Much of Arkham Asylum: A Serious House on Serious Earth’s tones and concepts did eventually make their way to other media, influencing Rocksteady’s acclaimed Batman: Arkham series. 


It’s 2002, and you’ve got a banner year of Batman comics. Acclaimed writer Jeph Loeb is ready to write the main Batman book. Sensational artist Jim Lee, renowned for being the definitive force behind ‘90s X-Men books, is handling Batman art chores for the first time. What do you do?

Batman Hush Superman
Hush is an all-star line-up of Batman creatives and characters.

The answer was Batman: Hush, a 12-part event that let Jim Lee draw every major Batman character and villain all in one go. This is an absolute roller coaster of a story with some of the best art and pacing the Batman books ever got (and it gave us a hell of a Superman, too). 

Narratively, Hush sets up a lot of stories the Batman titles would explore in the following years, including the return of Jason Todd and the deepening Batman/Catwoman relationship.

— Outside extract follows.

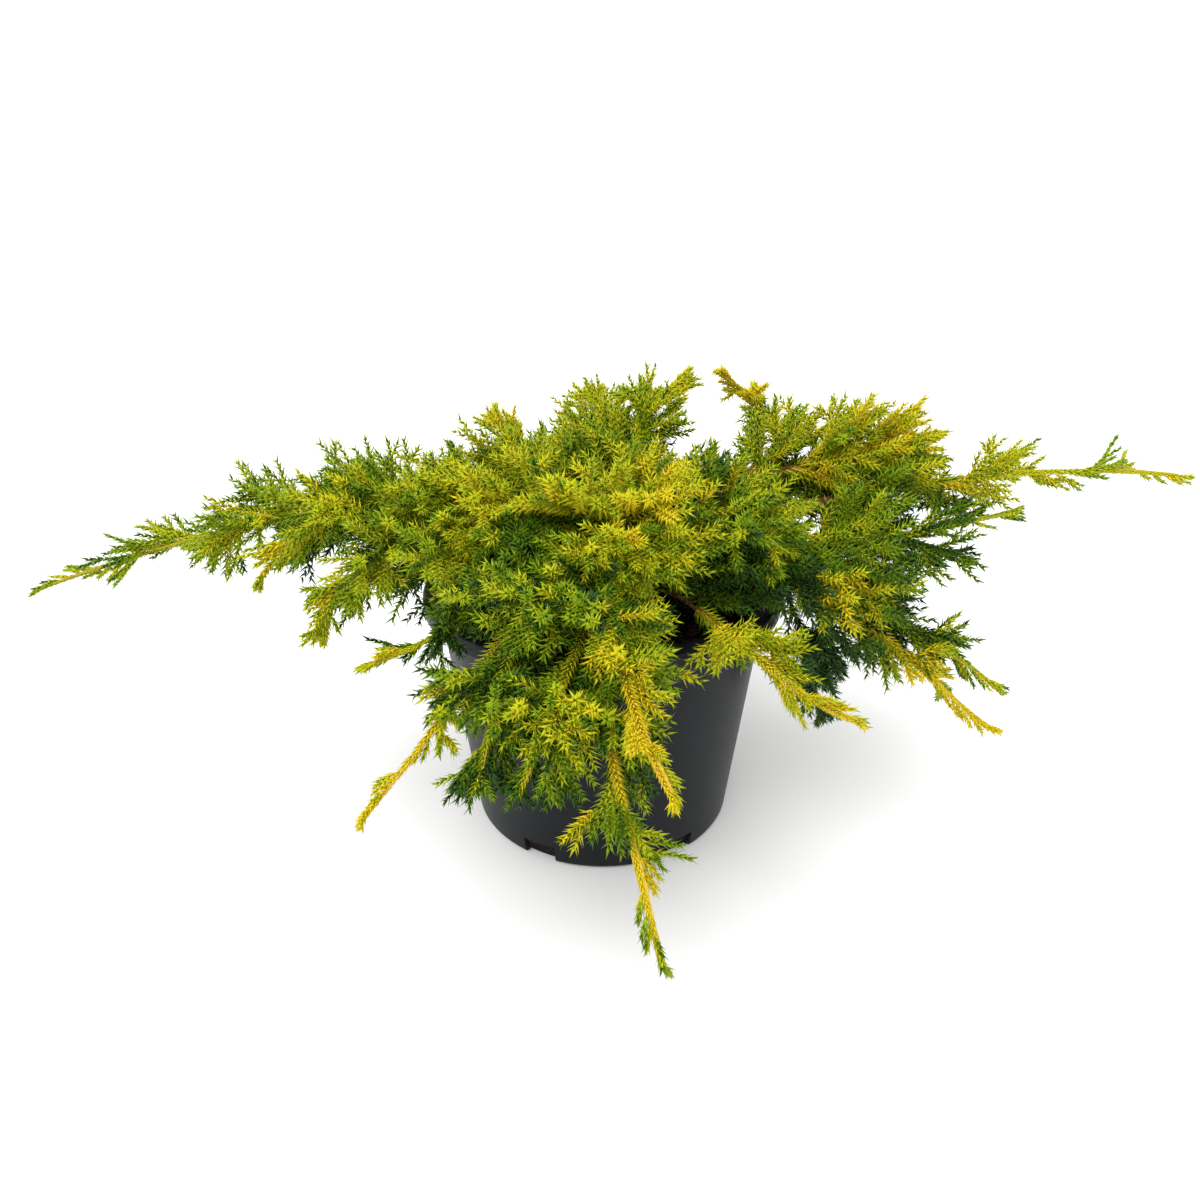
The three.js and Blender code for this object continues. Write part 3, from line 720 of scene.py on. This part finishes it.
def is_leader(limb):
    """Whether a bough ends in a long golden leader: its side shoots shorten early"""
    return limb["fade"] > 1


def side_shoots(limb):
    """The first order: their roots, ends and places along the limb"""
    j = np.arange(FINER * limb["sprays"])
    k = (j - 1) / FINER
    s = np.minimum((k + 0.5) / limb["sprays"], LAST_PLACE)
    u = limb["bare"] + (1 - limb["bare"]) * s
    root, along = point_at(limb, u), heading_at(limb, u)
    side, lift = across(along)
    jitter = np.where(j % FINER == 1, 0, ROLL_SPREAD * (chance(limb["seed"] + 9, j) - 0.5))
    roll = math.radians(GOLDEN_ANGLE) * k + limb["seed"] + jitter
    outer = smooth(s, *OUTER_PART) * is_leader(limb)
    lean = np.radians(LEAN_BASE + (LEAN_TIP - LEAN_BASE) * s + OUTER_LEAN * outer)
    outward = side * np.cos(roll)[:, None] + lift * (np.sin(roll) * FLATNESS)[:, None]
    heading = leaning(along, outward, lean)
    start = FOOT_LENGTH + (1 - FOOT_LENGTH) * np.minimum(1, s / FOOT_SHARE)
    length = ((TUFT + limb["width"] * start * (1 - s) ** limb["fade"])
              * (1 + LENGTH_SPREAD * (chance(limb["seed"] + 1, k + 0.5) - 0.5))
              * (1 - SIDE_LENGTH * (1 - np.abs(np.cos(roll)))) * (1 + OUTER_LENGTH * outer))
    length = np.minimum(length, (1 - u) * limb["length"] + PAST_TIP)
    tilt = FAN_TILT * (chance(limb["seed"] + 3, j) - 0.5)
    kept = np.zeros(len(j))
    for share in SHARES:
        fits = np.ones(len(j), bool)
        for part in PROBES:
            fits &= is_free(root + heading * (length * share * part)[:, None], limb)
        kept = np.where((kept == 0) & fits, share, kept)
    grown = (kept > 0) & (chance(limb["seed"] + 7, j) > OUTER_OPEN * outer)
    return dict(
        root=root[grown], heading=heading[grown], bend=FORWARD * along[grown] + RISE * UP,
        length=(length * kept)[grown], radius=THINNER * radius_at(limb, u)[grown],
        place=s[grown], limb=np.full(grown.sum(), limb["seed"]),
        fan=(lift + tilt[:, None] * side)[grown], luck=(chance(limb["seed"] + 65, j) - 0.5)[grown])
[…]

But Hush still stands tall as an iconic Batman story thanks to its Who’s Who characters and nonstop action.

The Long Halloween

It’s hard to imagine a more definitive, thorough take on Batman than Jeph Loeb and Tim Sale’s depiction in The Long Halloween, long hailed as one of the best comics ever, Batman or otherwise. This year-long series follows Batman at the end of his first year as a crimefighter, exploring his relationship with Harvey Dent and the Gotham PD on the trail of the vicious Holiday Killer. 

Batman; The Long Halloween
The early relationship between Batman, Gordon and Dent forms a lot of Long Halloween’s tension.

The Long Halloween explores Batman’s rogues gallery in frightening detail, showcasing some of his earliest encounters with villains. It also focuses on the human side, revealing new depths to Bruce Wayne and his relationship with characters like Harvey Dent and Dick Grayson. 

Most importantly, though, the story lets Batman be a detective first and foremost. There are no world-ending aliens or massive superhero crossovers here. For fans who want to see a Batman working to solve a crime and track down a killer, The Long Halloween is the ideal modern Batman.